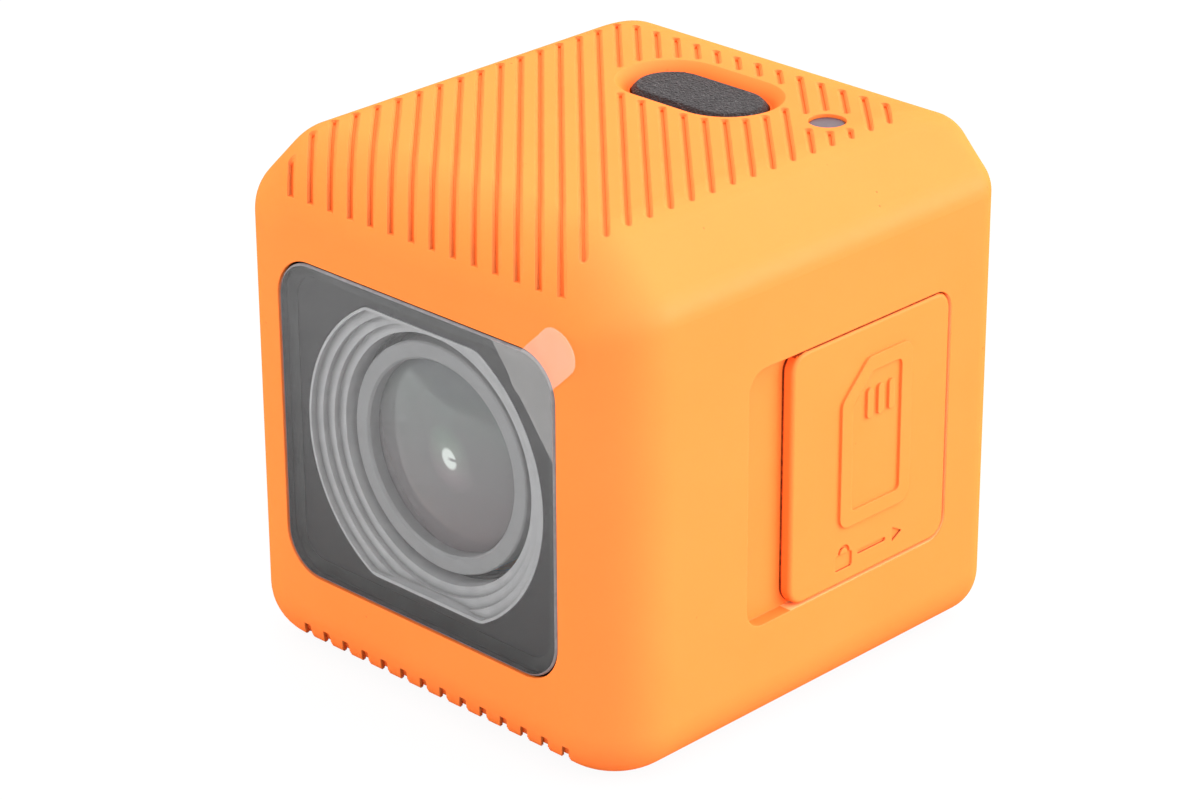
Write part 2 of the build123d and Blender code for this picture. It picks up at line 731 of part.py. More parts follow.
with BuildPart() as switch_plunger:
    with BuildSketch(Plane.XY.offset(33.1)):
        with Locations((BTN_X, BTN_Y)):
            Circle(1.2)
    extrude(amount=2.5)

with BuildPart() as button_seal:
    with BuildSketch(Plane.XY.offset(34.62)):
        with Locations((BTN_X, BTN_Y)):
            SlotOverall(12.5, 7.4)
            Circle(1.3, mode=Mode.SUBTRACT)
    extrude(amount=0.4)

with BuildPart() as button_board:
    with BuildSketch(Plane.XY.offset(30.3)):
        with Locations((3.0, 7.4)):
            RectangleRounded(20.6, 9.6, 1.0)
    extrude(amount=0.8)

with BuildPart() as tactile_switch:
    with BuildSketch(Plane.XY.offset(31.1)):
        with Locations((BTN_X, BTN_Y)):
            RectangleRounded(4.5, 4.5, 0.4)
    extrude(amount=1.2)
    with BuildSketch(Plane.XY.offset(32.3)):
        with Locations((BTN_X, BTN_Y)):
            Circle(1.0)
    extrude(amount=0.35)

with BuildPart() as status_led:
    with BuildSketch(Plane.XY.offset(31.1)):
        with Locations((LED_X, LED_Y)):
            Rectangle(1.6, 1.6)
    extrude(amount=0.7)

with BuildPart() as led_light_pipe:
    with BuildSketch(Plane.XY.offset(32.0)):
        with Locations((LED_X, LED_Y)):
            Circle(1.1)
    extrude(amount=2.6)
    with BuildSketch(Plane.XY.offset(34.55)):
        with Locations((LED_X, LED_Y)):
            Circle(1.85)
    extrude(amount=0.75)
    with BuildSketch(Plane.XY.offset(35.2)):
        with Locations((LED_X, LED_Y)):
            Circle(LED_R)
    extrude(amount=2.62)
    fillet(led_light_pipe.faces().sort_by(Axis.Z)[-1].edges(), 0.15)

with BuildPart() as button_flex:
    with BuildSketch(at_y(3.3)):
        with BuildLine():
            Line((-3.0, 30.2), (-8.5, 30.2))
        trace(line_width=0.16)
    extrude(amount=5.0)

# ---------------------------------------------------------------- small parts
with BuildPart() as microphone_mesh:
    with BuildSketch(at_y(17.38)):
        with Locations((0, 28.6)):
            Circle(2.0)
    extrude(amount=0.18)

with BuildPart() as microphone:
    with BuildSketch(at_y(17.18)):
        with Locations((0, 28.6)):
            Circle(2.0)
    extrude(amount=0.9)

with BuildPart() as antenna:
    with BuildSketch(Plane.YZ.offset(-15.58)):
        with Locations((-2.0, 27.0)):
            RectangleRounded(20.0, 5.0, 1.0)
    extrude(amount=0.2)

# ---------------------------------------------------------------- side door
with BuildPart() as side_door:
    with BuildSketch(Plane.YZ.offset(RECESS_FLOOR + 0.05)):
        with Locations(((DOOR_Y0 + DOOR_Y1) / 2, (DOOR_Z0 + DOOR_Z1) / 2)):
            RectangleRounded(DOOR_Y1 - DOOR_Y0, DOOR_Z1 - DOOR_Z0, DOOR_R)
    extrude(amount=W / 2 - RECESS_FLOOR - 0.05)
    fillet(side_door.faces().sort_by(Axis.X)[-1].edges(), 0.3)
    # plug into the port bay
    with BuildSketch(Plane.YZ.offset(15.7)):
        with Locations(((2.75 + 12.1) / 2, 17.45)):
            RectangleRounded(12.1 - 2.75, 14.3, 0.8)
    extrude(amount=RECESS_FLOOR + 0.1 - 15.7)
    # lugs that run in the undercut tracks
    with BuildSketch(Plane.YZ.offset(16.05)):
        with Locations((10.4, 17.45)):
            Rectangle(3.0, 15.8)
        with Locations((3.9, 17.45)):
            Rectangle(2.0, 15.8)
    extrude(amount=0.6)
    # seal groove
    with BuildSketch(Plane.YZ.offset(RECESS_FLOOR - 0.1)):
        with Locations((5.35, 17.45)):
            RectangleRounded(15.24, 17.84, 1.1)
            RectangleRounded(14.06, 16.66, 0.6, mode=Mode.SUBTRACT)
    extrude(amount=0.6, mode=Mode.SUBTRACT)
    # raised card outline
    with BuildSketch(Plane.YZ.offset(W / 2 - 0.05)) as card_mark:
        with BuildLine():
            Polyline(
                (2.1, 12.5), (9.2, 12.5), (9.2, 24.4), (4.7, 24.4), (2.1, 21.8), close=True
            )
        make_face()
        fillet(card_mark.vertices(), 0.9)
        with BuildSketch(mode=Mode.SUBTRACT) as inner:
            with BuildLine():
                Polyline(
                    (3.2, 13.6), (8.1, 13.6), (8.1, 23.3), (5.15, 23.3), (3.2, 21.35), close=True
                )
            make_face()
            fillet(inner.vertices(), 0.4)
        # three contact bars inside the outline
        with Locations((4.9, 21.0), (6.0, 21.0), (7.1, 21.0)):
            SlotOverall(2.2, 0.55, rotation=90)
    extrude(amount=0.25)
    # engraved padlock, track and arrow
    with BuildSketch(Plane.YZ.offset(W / 2 + 0.01)):
        with Locations((2.75, 9.98)):
            RectangleRounded(1.7, 1.15, 0.2)
        with Locations((2.75, 10.6)):
            Circle(0.6)
            Circle(0.36, mode=Mode.SUBTRACT)
        with Locations((2.75, 9.98)):
            RectangleRounded(1.7, 1.15, 0.2)
        with Locations((5.6, 10.15)):
            SlotOverall(2.9, 0.3)
        with BuildLine():
            Polyline((7.75, 9.65), (7.75, 10.75), (8.75, 10.2), close=True)
        make_face()
    extrude(amount=-0.17, mode=Mode.SUBTRACT)

with BuildPart() as door_seal:
    with BuildSketch(Plane.YZ.offset(RECESS_FLOOR + 0.01)):
        with Locations((5.35, 17.45)):
            RectangleRounded(15.2, 17.8, 1.08)
            RectangleRounded(14.1, 16.7, 0.62, mode=Mode.SUBTRACT)
    extrude(amount=0.48)

# ---------------------------------------------------------------- output
PIECES = {
    "main_case": main_case, "rear_cover": rear_cover, "rear_cover_gasket": rear_cover_gasket,
    "rear_cover_screws": rear_cover_screws, "window_glass": window_glass,
    "window_adhesive": window_adhesive, "window_bezel": window_bezel,
    "window_film": window_film, "film_pull_tab": film_pull_tab, "lens_hood": lens_hood,
    "lens_retaining_ring": lens_retaining_ring, "lens_front_element": lens_front_element,
    "lens_barrel": lens_barrel, "lens_spacer": lens_spacer,
    "lens_inner_element": lens_inner_element, "lens_rear_element": lens_rear_element,
    "lens_lock_ring": lens_lock_ring, "lens_mount": lens_mount, "ir_filter": ir_filter,
    "image_sensor": image_sensor, "sensor_board": sensor_board,
    "sensor_screws": sensor_screws, "inner_chassis": inner_chassis,
    "chassis_screws": chassis_screws, "main_board": main_board, "processor": processor,
    "thermal_pad": thermal_pad, "shield_can": shield_can, "board_flex": board_flex,
    "usb_c_socket": usb_c_socket, "usb_c_tongue": usb_c_tongue,
    "microsd_socket": microsd_socket, "microsd_card": microsd_card,
    "card_ejector": card_ejector, "battery": battery, "battery_pad": battery_pad,
    "battery_plug": battery_plug, "shutter_button": shutter_button,
    "switch_plunger": switch_plunger, "button_seal": button_seal,
    "button_board": button_board, "tactile_switch": tactile_switch,
    "status_led": status_led, "led_light_pipe": led_light_pipe, "button_flex": button_flex,
    "microphone_mesh": microphone_mesh, "microphone": microphone, "antenna": antenna,
    "side_door": side_door, "door_seal": door_seal,
}
for label, piece in PIECES.items():
    placed = piece.part.moved(Location((0, DATUM, 0)))
    placed.label = label
    export_step(placed, f"parts/{label}.step")
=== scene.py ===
import math
import random

import bmesh
import bpy
from mathutils import Matrix, Vector, noise


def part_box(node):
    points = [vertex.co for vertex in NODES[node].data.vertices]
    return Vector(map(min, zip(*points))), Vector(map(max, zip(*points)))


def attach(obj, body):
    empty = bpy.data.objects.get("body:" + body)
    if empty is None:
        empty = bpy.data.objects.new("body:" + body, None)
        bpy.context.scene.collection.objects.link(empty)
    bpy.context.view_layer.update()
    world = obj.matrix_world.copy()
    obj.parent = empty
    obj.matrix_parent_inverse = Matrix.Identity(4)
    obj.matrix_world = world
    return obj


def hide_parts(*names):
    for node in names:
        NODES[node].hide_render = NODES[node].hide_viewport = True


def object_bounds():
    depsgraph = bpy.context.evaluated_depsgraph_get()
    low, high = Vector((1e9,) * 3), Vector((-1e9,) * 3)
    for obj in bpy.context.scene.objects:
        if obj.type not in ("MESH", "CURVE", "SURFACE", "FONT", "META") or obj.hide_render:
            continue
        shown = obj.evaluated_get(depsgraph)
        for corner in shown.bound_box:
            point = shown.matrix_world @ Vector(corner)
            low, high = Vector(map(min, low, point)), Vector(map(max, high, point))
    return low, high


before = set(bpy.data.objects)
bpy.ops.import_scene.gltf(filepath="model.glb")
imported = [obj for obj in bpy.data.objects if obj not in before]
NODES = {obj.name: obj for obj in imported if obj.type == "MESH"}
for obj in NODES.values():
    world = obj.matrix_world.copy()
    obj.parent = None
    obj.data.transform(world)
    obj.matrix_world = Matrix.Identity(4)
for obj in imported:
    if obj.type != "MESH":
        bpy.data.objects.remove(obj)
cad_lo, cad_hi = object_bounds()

MM = 0.001
scene = bpy.context.scene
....
## EXERCISE BRIEF
Of the lines above, retype only those from the line containing "for label, piece" through the line containing "cad_lo, cad_hi = object_bounds()", including both, exactly.

## FULL OUTPUT
for label, piece in PIECES.items():
    placed = piece.part.moved(Location((0, DATUM, 0)))
    placed.label = label
    export_step(placed, f"parts/{label}.step")
=== scene.py ===
import math
import random

import bmesh
import bpy
from mathutils import Matrix, Vector, noise


def part_box(node):
    points = [vertex.co for vertex in NODES[node].data.vertices]
    return Vector(map(min, zip(*points))), Vector(map(max, zip(*points)))


def attach(obj, body):
    empty = bpy.data.objects.get("body:" + body)
    if empty is None:
        empty = bpy.data.objects.new("body:" + body, None)
        bpy.context.scene.collection.objects.link(empty)
    bpy.context.view_layer.update()
    world = obj.matrix_world.copy()
    obj.parent = empty
    obj.matrix_parent_inverse = Matrix.Identity(4)
    obj.matrix_world = world
    return obj


def hide_parts(*names):
    for node in names:
        NODES[node].hide_render = NODES[node].hide_viewport = True


def object_bounds():
    depsgraph = bpy.context.evaluated_depsgraph_get()
    low, high = Vector((1e9,) * 3), Vector((-1e9,) * 3)
    for obj in bpy.context.scene.objects:
        if obj.type not in ("MESH", "CURVE", "SURFACE", "FONT", "META") or obj.hide_render:
            continue
        shown = obj.evaluated_get(depsgraph)
        for corner in shown.bound_box:
            point = shown.matrix_world @ Vector(corner)
            low, high = Vector(map(min, low, point)), Vector(map(max, high, point))
    return low, high


before = set(bpy.data.objects)
bpy.ops.import_scene.gltf(filepath="model.glb")
imported = [obj for obj in bpy.data.objects if obj not in before]
NODES = {obj.name: obj for obj in imported if obj.type == "MESH"}
for obj in NODES.values():
    world = obj.matrix_world.copy()
    obj.parent = None
    obj.data.transform(world)
    obj.matrix_world = Matrix.Identity(4)
for obj in imported:
    if obj.type != "MESH":
        bpy.data.objects.remove(obj)
cad_lo, cad_hi = object_bounds()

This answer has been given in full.